[Exercise task] Your task is to copy a single run of lines that starts at the line with "on_origin() upper_element();" and stops at the line with "zip(*points))), Vector(map(max, zip(*points)))", keeping both ends. Copy nothing else.

········

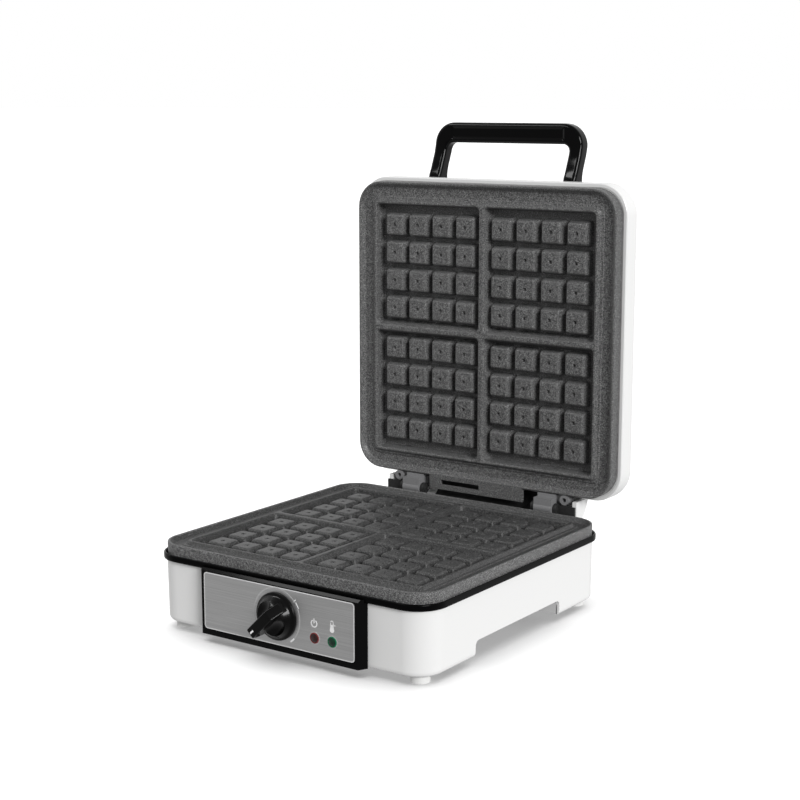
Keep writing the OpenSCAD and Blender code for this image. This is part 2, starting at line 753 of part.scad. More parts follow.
module lid_shell() color("whitesmoke") opened() difference() {
    shell_outer();
    translate([0, 0, lid_ledge + ledge_t])
        soft_block(shell_w - 2 * wall, shell_w - 2 * wall, shell_h - ledge_t - 0.5 - 2.6, shell_r - wall, shell_edge - wall);
    slab(2 * ledge_half, 2 * ledge_half, 10, shell_z - eps, lid_ledge + ledge_t + eps);
    slab(plate_w + 0.6, plate_w + 0.6, plate_r + 0.3, shell_z - eps, lid_ledge);
    at_corners(lug, lug) translate([0, 0, shell_z - 1]) cylinder(r = 1.7 + slip, h = 6);
    both_sides() {
        translate([arm_in - 0.3, shell_half - wall - eps, lid_ledge + ledge_t])
            cube([arm_out - arm_in + 0.6, wall + 2 * eps, 3.6]);
        for (x = [66, 76]) translate([x, 128, shell_z - 1]) cylinder(r = 1.5 + thread, h = 6);
        for (y = handle_screw_y) translate([handle_screw_x, y, shell_top - 5]) cylinder(r = 1.5 + slip, h = 8);
    }
    translate([lid_wire_x, shell_half + eps, lid_wire_z]) rotate([90, 0, 0]) cylinder(r = 1.4, h = 6);
}

module upper_plate() color("dimgray") in_lid() {
    plate_casting();
    rear_flange();
}

module upper_plate_screws() color("silver") opened() at_corners(lug, lug)
    translate([0, 0, lid_ledge + ledge_t]) screw(3.2, 2, 1.7, 6.2);

module upper_element() color("gray") in_lid() element_loop();

module upper_element_clamp() color("silver") in_lid() clamp_sheet();

module upper_clamp_screws() color("silver") in_lid() clamp_screws();

module upper_reflector() color("lightsteelblue") in_lid() reflector_tray();

module upper_reflector_screws() color("silver") in_lid() tray_screws();

// Sleeve from the hinge axis into the lid, then a lead to each of the heater's cold ends
module lid_wires() color("black") opened() {
    lead([[lid_wire_x, hinge_y, hinge_z], [lid_wire_x, 143.5, 80], [lid_wire_x, 142, lid_wire_z],
        [lid_wire_x, 128, lid_wire_z]], 1.1);
    for (s = [-1, 1]) lead([[lid_wire_x, 128, lid_wire_z], [s * 14, 117, 90.5],
        [s * 12, 109.6, upper_lip - tube_z]], 1.1);
}

// Eased step from a to b as y runs from y0 to y1
function ease(y, y0, y1, a, b) = a + (b - a) * (1 - cos(180 * (y - y0) / (y1 - y0))) / 2;

// Side outline of the handle: bar, leaning leg and the foot on the lid
module handle_section() {
    top = bar_z + handle_t / 2;
    low = bar_z - handle_t / 2;
    bend = bar_front + 17;
    root = -shell_half;
    flare = 3;
    steps = 10;
    ys = [for (i = [0:steps]) bend + (root - bend) * i / steps];
    polygon(concat(
        [[bar_front, low]],
        [for (y = ys) [y, ease(y, bend, root, low, low - leg_drop)
            - flare * pow(max(0, (y - bend) / (root - bend) * 3 - 2), 2)]],
        [[root + 10, shell_z + shell_h - 8], [root + 10, shell_top + 0.1], [root + 29, shell_top + 0.1],
            [root + 29, shell_top + 3], [root + 24, shell_top + 6.5], [root + 18, top - leg_drop]],
        [for (i = [steps:-1:0]) [ys[i], ease(ys[i], bend, root, top, top - leg_drop)]],
        [[bar_front, top]]
    ));
}

// Plan of the handle: two legs joined by the bar
module handle_plan() {
    back = -shell_half + 29;
    mid = (bar_front + back) / 2;
    length = back - bar_front;
    inner_front = bar_front + bar_d;
    difference() {
        union() {
            translate([0, bar_front + 40]) rounded_rect(2 * handle_half, 80, 20);
            translate([-handle_half, bar_front + 40]) square([2 * handle_half, length - 40]);
        }
        translate([0, inner_front + 40]) rounded_rect(2 * (handle_half - leg_w), 80, 7);
        translate([-(handle_half - leg_w), inner_front + 40]) square([2 * (handle_half - leg_w), length]);
    }
}

module handle() color("#0c0c0c") opened() difference() {
    intersection() {
        translate([0, 0, shell_z]) linear_extrude(60) handle_plan();
        along_x(-handle_half, handle_half) handle_section();
    }
    shell_outer();
    translate([-59, bar_front + 3, bar_z - handle_t / 2 - 1]) cube([118, 12.5, 1.7]);
    both_sides() for (y = handle_screw_y)
        translate([handle_screw_x, y, shell_top - 1]) cylinder(r = 1.5 + thread, h = 7);
}

module handle_screws() color("silver") opened() both_sides() for (y = handle_screw_y)
    translate([handle_screw_x, y, shell_top - 2.6]) rotate([180, 0, 0]) screw(3, 1.8, 1.5, 8);

// Cast arm: barrel on the hinge axis, block behind the plate, web with a tongue into the lid,
// and a shoulder with a screw boss beside it
module hinge_arms() color("darkgray") opened() both_sides() difference() {
    union() {
        along_x(arm_in, arm_out) {
            translate([hinge_y, hinge_z]) circle(barrel_r);
            translate([plate_half + 0.7, upper_lip + 0.5])
                square([hinge_y - plate_half - 0.7, shell_z - upper_lip - 1]);
            translate([arm_front, hinge_z - 6.3]) square([hinge_y - arm_front, 12]);
            translate([shell_half + 0.3, hinge_z]) square([hinge_y - shell_half - 1.6, tongue_z + 3.3 - hinge_z]);
            translate([122, tongue_z + 0.4]) square([shell_half - 121, 2.9]);
        }
        translate([arm_out - 1, plate_half + 0.7, upper_lip + 4.6]) cube([6.5, 6.8, shell_z - upper_lip - 5.1]);
        translate([boss_x, boss_y, upper_lip + 0.5]) cylinder(r = boss_r, h = shell_z - upper_lip - 0.8);
    }
    translate([50, hinge_y, hinge_z]) rotate([0, 90, 0]) cylinder(r = bush_r + 0.02, h = 50);
    translate([boss_x, boss_y, upper_lip]) cylinder(r = 2, h = 8);
    for (x = [66, 76]) translate([x, 128, tongue_z - 1]) cylinder(r = 1.5 + slip, h = 6);
}

module hinge_arm_screws() color("silver") opened() both_sides() for (x = [66, 76])
    translate([x, 128, tongue_z + 3.3]) screw(2.8, 1.7, 1.5, 5.4);

module hinge_bushes() color("goldenrod") both_sides() translate([arm_in, hinge_y, hinge_z]) rotate([0, 90, 0])
    difference() {
        cylinder(r = bush_r, h = arm_out - arm_in);
        translate([0, 0, -1]) cylinder(r = pin_r + run, h = 40);
    }

// ---------- knob, drawn about its axis with the back face at z = 0 and the pointer along +X ----------

module at_knob() {
    translate([0, knob_back, knob_z]) rotate([90, 0, 0]) rotate([0, 0, 225]) children();
}

module knob() color("#101010") at_knob() difference() {
    top = knob_h - 0.5;
    union() {
        rotate_extrude() polygon([
            [0, 0], [knob_r, 0], [knob_r, 2], [knob_r - 1.2, 3], [13, 5.4], [10, 8.6], [8.5, 11.5], [0, 11.5]
        ]);
        rotate([90, 0, 0]) translate([0, 0, -4.3]) linear_extrude(8.6) polygon([
            [-16, 1], [-15.4, 9], [-7.6, top - 0.6], [-6, top], [16.4, top], [17.6, top - 1.5], [18.2, 1]
        ]);
    }
    translate([0, 0, -1]) cylinder(r = spindle_r + 0.02, h = 10);
    translate([14, 0, top]) cube([4, 1.5, 0.8], center = true);
}

module knob_pointer() color("white") at_knob() translate([14, 0, knob_h - 0.5 - 0.19])
    cube([3.96, 1.46, 0.38], center = true);

module thermostat_spindle() color("silver") translate([0, thermostat_y + 11, knob_z]) rotate([90, 0, 0])
    cylinder(r = spindle_r, h = thermostat_y + 11 - knob_back + 8.5);

// ---------- the nodes ----------

on_origin() base_housing();
on_origin() base_cover();
on_origin() feet();
on_origin() cover_screws();
on_origin() rim_frame();
on_origin() lower_plate();
on_origin() lower_plate_screws();
on_origin() lower_element();
on_origin() lower_element_clamp();
on_origin() lower_clamp_screws();
on_origin() lower_reflector();
on_origin() lower_reflector_screws();
on_origin() thermal_fuse();
on_origin() sensor_bulb();
on_origin() control_panel();
on_origin() fascia();
on_origin() panel_screws();
on_origin() power_lens();
on_origin() ready_lens();
on_origin() neon_lamps();
on_origin() thermostat();
on_origin() thermostat_bracket();
on_origin() thermostat_screws();
on_origin() terminal_block();
on_origin() base_wires();
on_origin() cord_gland();
on_origin() cord_clamp();
on_origin() cord_clamp_screws();
on_origin() hinge_housing();
on_origin() hinge_housing_screws();
on_origin() hinge_brackets();
on_origin() hinge_bracket_screws();
on_origin() hinge_pins();
on_origin() lid_shell();
on_origin() upper_plate();
on_origin() upper_plate_screws();
on_origin() upper_element();
on_origin() upper_element_clamp();
on_origin() upper_clamp_screws();
on_origin() upper_reflector();
on_origin() upper_reflector_screws();
on_origin() lid_wires();
on_origin() handle();
on_origin() handle_screws();
on_origin() hinge_arms();
on_origin() hinge_arm_screws();
on_origin() hinge_bushes();
on_origin() knob();
on_origin() knob_pointer();
on_origin() thermostat_spindle();
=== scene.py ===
import json
import math

import bmesh
import bpy
from mathutils import Matrix, Vector


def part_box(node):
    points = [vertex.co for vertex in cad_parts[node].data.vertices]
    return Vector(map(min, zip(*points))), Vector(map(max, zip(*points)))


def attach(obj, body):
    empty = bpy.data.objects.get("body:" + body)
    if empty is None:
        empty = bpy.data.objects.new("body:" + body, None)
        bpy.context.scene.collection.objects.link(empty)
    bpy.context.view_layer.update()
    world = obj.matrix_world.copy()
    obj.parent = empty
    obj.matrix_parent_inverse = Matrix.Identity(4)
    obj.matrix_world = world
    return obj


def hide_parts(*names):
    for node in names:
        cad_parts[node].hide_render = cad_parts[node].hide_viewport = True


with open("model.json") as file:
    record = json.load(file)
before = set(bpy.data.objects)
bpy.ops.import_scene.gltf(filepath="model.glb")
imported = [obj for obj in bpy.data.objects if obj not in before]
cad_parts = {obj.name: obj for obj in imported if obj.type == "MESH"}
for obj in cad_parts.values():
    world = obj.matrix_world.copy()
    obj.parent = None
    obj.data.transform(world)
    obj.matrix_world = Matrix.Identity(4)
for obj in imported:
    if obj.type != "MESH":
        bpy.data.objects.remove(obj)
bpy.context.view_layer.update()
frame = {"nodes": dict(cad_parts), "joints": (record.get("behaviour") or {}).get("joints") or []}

# ---------------------------------------------------------------- places, in mm about the middle of the base
_low, _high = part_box("base_housing")
BASE_Y = (_low[1] + _high[1]) * 500
BASE_LOW, BASE_TOP = _low[2] * 1000, _high[2] * 1000
JOINT_AT = {joint["name"]: joint["pos_m"] for joint in frame["joints"]}
HINGE_Y = JOINT_AT["lid_hinge"][1] * 1000 - BASE_Y
HINGE_Z = JOINT_AT["lid_hinge"][2] * 1000
KNOB_Z = JOINT_AT["knob_turn"][2] * 1000
LIP_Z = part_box("lower_plate")[1][2] * 1000
FASCIA_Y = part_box("fascia")[0][1] * 1000 - BASE_Y


def closed_height(y):
    """Height on the closed lid of what stands y metres back on the open lid."""
    return y * 1000 - BASE_Y - HINGE_Y + HINGE_Z


UPPER_LIP = closed_height(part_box("upper_plate")[0][1])
SHELL_LOW = closed_height(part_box("lid_shell")[0][1])
SHELL_TOP = closed_height(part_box("lid_shell")[1][1])

# from millimetres into the frame: the base, the lid (built closed and swung open), the upper plate (built face up)
# and the fascia (x to the right, y up, z out towards the user)
PLACED = Matrix.Translation((0, BASE_Y / 1000, 0)) @ Matrix.Scale(0.001, 4)
OPENED = (PLACED @ Matrix.Translation((0, HINGE_Y, HINGE_Z)) @ Matrix.Rotation(-math.pi / 2, 4, "X")
          @ Matrix.Translation((0, -HINGE_Y, -HINGE_Z)))
MIRRORED = OPENED @ Matrix.Translation((0, 0, UPPER_LIP)) @ Matrix.Scale(-1, 4, (0, 0, 1))
FACE = PLACED @ Matrix.Translation((0, FASCIA_Y, 0)) @ Matrix.Rotation(math.pi / 2, 4, "X")


# ---------------------------------------------------------------- mesh helpers
WELD, SEAM = 1e-4, 1e-3  # what lies closer together than this, in mm, becomes one: in a piece, along a mirror's seam


def grid(bm, loops, closed=True):
    """Joins loops of equal length with quads and returns the rows of vertices."""
    rows = [[bm.verts.new(p) for p in loop] for loop in loops]
    n = len(rows[0])
    for a, b in zip(rows, rows[1:]):
        for i in range(n if closed else n - 1):
            j = (i + 1) % n
            bm.faces.new((a[i], a[j], b[j], b[i]))
    return rows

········

[Task response]
on_origin() upper_element();
on_origin() upper_element_clamp();
on_origin() upper_clamp_screws();
on_origin() upper_reflector();
on_origin() upper_reflector_screws();
on_origin() lid_wires();
on_origin() handle();
on_origin() handle_screws();
on_origin() hinge_arms();
on_origin() hinge_arm_screws();
on_origin() hinge_bushes();
on_origin() knob();
on_origin() knob_pointer();
on_origin() thermostat_spindle();
=== scene.py ===
import json
import math

import bmesh
import bpy
from mathutils import Matrix, Vector


def part_box(node):
    points = [vertex.co for vertex in cad_parts[node].data.vertices]
    return Vector(map(min, zip(*points))), Vector(map(max, zip(*points)))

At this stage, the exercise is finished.